Les images des tombeaux de l'Ancien Empire témoignent d'un temps qui est également le nôtre. Les formes qu'elles proposent sont d'une diversité et souvent d'une inventivité telles qu'elles pourraient être l'oeuvre d'artistes contemporains : au classicisme des cortèges de porteurs d'offrandes répond le naturalisme de certaines compositions, le graphisme du dessin, l'abstraction des peintures murales. Sur les parois de ces sépultures, les choses, les êtres humains et les animaux sont sujets à d'incessantes transformations. Ce que nous voyons n'est pas simplement la représentation d'une époque et de son ordre, mais l'expression d'une volonté de changement, d'une nécessité d'évolution. Ainsi, comme la mort - loin d'être un échec - est le lieu où se prépare le futur, le tombeau, où l'on enterre dignitaires, vizirs, scribes, indigents et poètes, est le laboratoire de l'avenir. Sur ces images, on ne trouve qu'exceptionnellement - sauf dans la tombe d'Ankhmahor, vizir de la Ve dynastie - des scènes de lamentation, on ne voit nul cadavre, nulle dépouille mortelle ; bien au contraire, les scènes peintes ou gravées célèbrent chaudement la vie.

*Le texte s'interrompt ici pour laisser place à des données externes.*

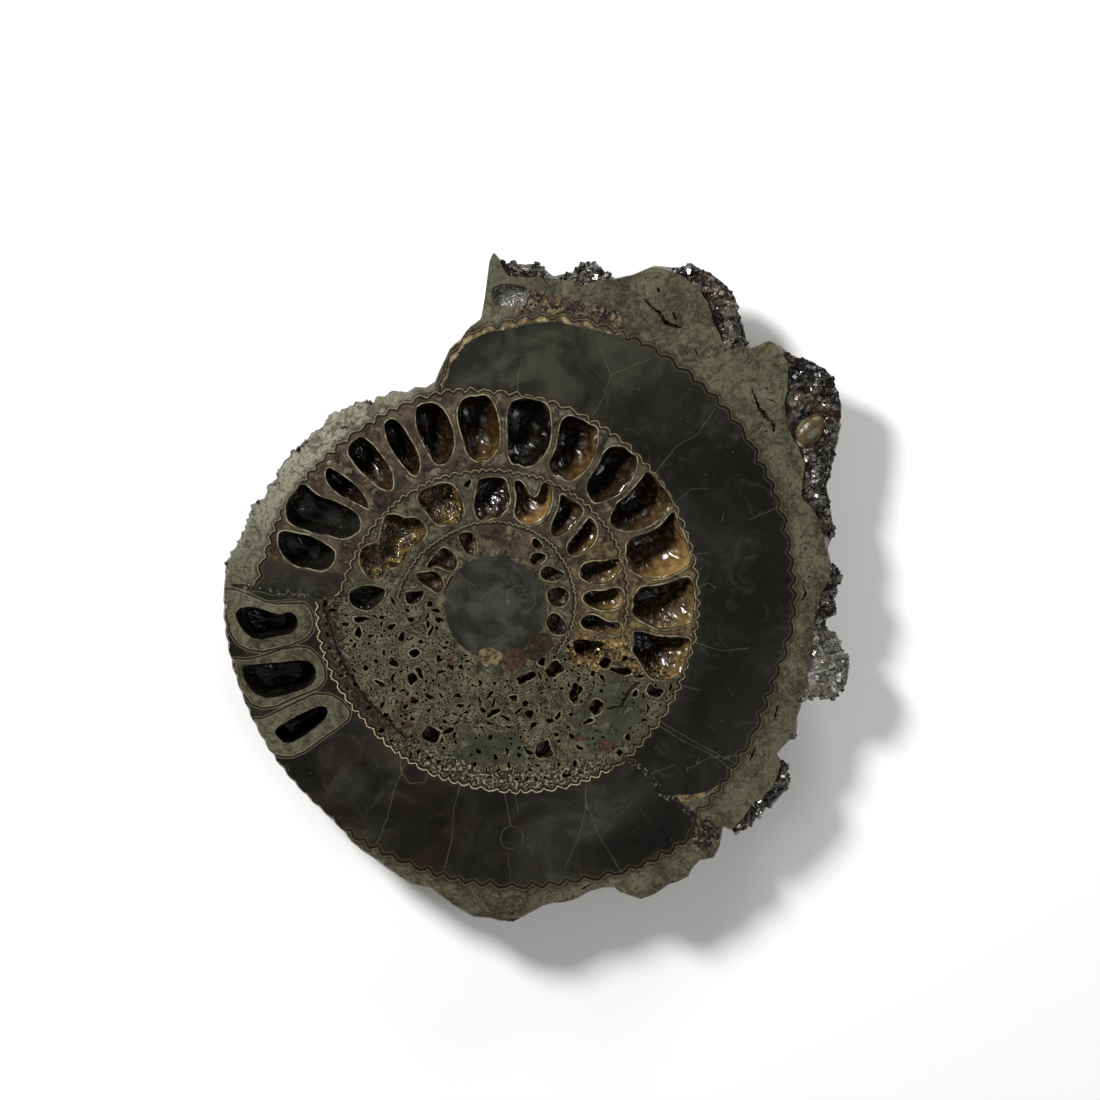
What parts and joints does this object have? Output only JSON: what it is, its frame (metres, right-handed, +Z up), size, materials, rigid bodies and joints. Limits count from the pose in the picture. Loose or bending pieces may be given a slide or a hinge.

À côté de la personnalité du défunt - le «Maître du tombeau», expression empruntée à Pierre Montet -, on découvre aussi les témoignages de l'ensemble des acteurs de la société civile égyptienne : nobles, bourgeois, ouvriers, paysans, artisans. De même, la terre d'Égypte de cette époque lointaine est largement célébrée, avec sa faune, sa flore et ses richesses, au premier rang desquelles apparaît le Nil. Enfin, on comprend comment cette société complexe, supérieurement organisée, a pu évoluer et jeter les bases de trente-cinq siècles de civilisation et de rayonnement, en Égypte comme dans le monde antique. À travers cet ouvrage, c'est ce laboratoire que les auteurs ont voulu nous faire découvrir, à l'heure où la folie des hommes menace de le flétrir, car, outre les pillards, la foule des visiteurs qui se massent dans les tombes suffit hélas à mettre en péril tous ces chefs-d'oeuvre bien mortels.